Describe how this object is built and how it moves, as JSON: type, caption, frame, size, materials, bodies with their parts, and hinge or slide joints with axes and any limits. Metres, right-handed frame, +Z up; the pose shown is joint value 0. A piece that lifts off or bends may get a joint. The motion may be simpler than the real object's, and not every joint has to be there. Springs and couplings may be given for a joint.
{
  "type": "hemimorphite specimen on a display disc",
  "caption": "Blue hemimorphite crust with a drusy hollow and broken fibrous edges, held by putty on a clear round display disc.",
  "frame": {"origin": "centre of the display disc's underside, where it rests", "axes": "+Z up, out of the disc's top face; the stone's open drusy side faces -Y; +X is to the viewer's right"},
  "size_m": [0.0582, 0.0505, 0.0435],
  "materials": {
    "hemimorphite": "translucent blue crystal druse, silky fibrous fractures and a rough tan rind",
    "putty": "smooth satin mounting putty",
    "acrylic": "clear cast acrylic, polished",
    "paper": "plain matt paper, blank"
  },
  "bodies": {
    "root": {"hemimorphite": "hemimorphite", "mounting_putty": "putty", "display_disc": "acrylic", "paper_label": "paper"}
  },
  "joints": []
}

--

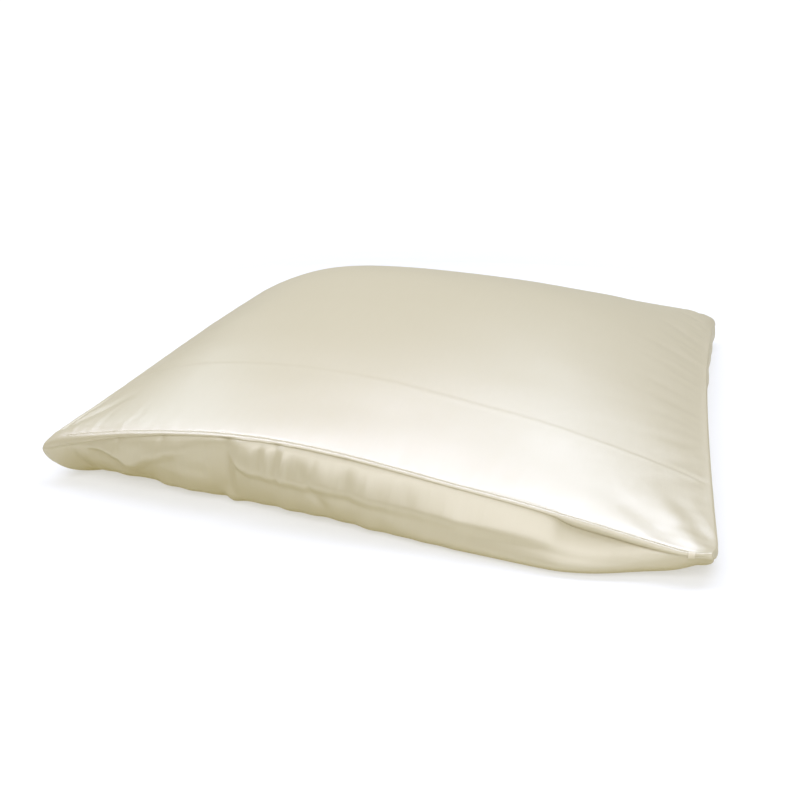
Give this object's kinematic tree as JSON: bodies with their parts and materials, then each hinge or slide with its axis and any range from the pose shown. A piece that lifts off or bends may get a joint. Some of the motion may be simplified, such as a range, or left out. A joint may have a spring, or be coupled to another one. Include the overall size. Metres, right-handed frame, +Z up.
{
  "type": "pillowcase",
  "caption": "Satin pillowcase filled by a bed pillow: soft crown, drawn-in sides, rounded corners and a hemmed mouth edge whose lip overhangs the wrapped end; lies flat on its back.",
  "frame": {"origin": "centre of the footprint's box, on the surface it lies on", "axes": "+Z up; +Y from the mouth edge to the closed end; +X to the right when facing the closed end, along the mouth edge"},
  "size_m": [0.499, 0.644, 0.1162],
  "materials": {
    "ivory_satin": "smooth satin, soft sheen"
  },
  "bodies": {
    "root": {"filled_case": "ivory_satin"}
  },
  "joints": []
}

...

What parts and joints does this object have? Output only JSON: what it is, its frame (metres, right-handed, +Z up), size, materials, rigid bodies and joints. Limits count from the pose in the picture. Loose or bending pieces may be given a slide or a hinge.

* Aim *
Return all lines containing the word "handed".

* Exercise output *
Describe how this object is built and how it moves, as JSON: type, caption, frame, size, materials, bodies with their parts, and hinge or slide joints with axes and any limits. Metres, right-handed frame, +Z up; the pose shown is joint value 0. A piece that lifts off or bends may get a joint. The motion may be simpler than the real object's, and not every joint has to be there. Springs and couplings may be given for a joint.
Give this object's kinematic tree as JSON: bodies with their parts and materials, then each hinge or slide with its axis and any range from the pose shown. A piece that lifts off or bends may get a joint. Some of the motion may be simplified, such as a range, or left out. A joint may have a spring, or be coupled to another one. Include the overall size. Metres, right-handed frame, +Z up.
What parts and joints does this object have? Output only JSON: what it is, its frame (metres, right-handed, +Z up), size, materials, rigid bodies and joints. Limits count from the pose in the picture. Loose or bending pieces may be given a slide or a hinge.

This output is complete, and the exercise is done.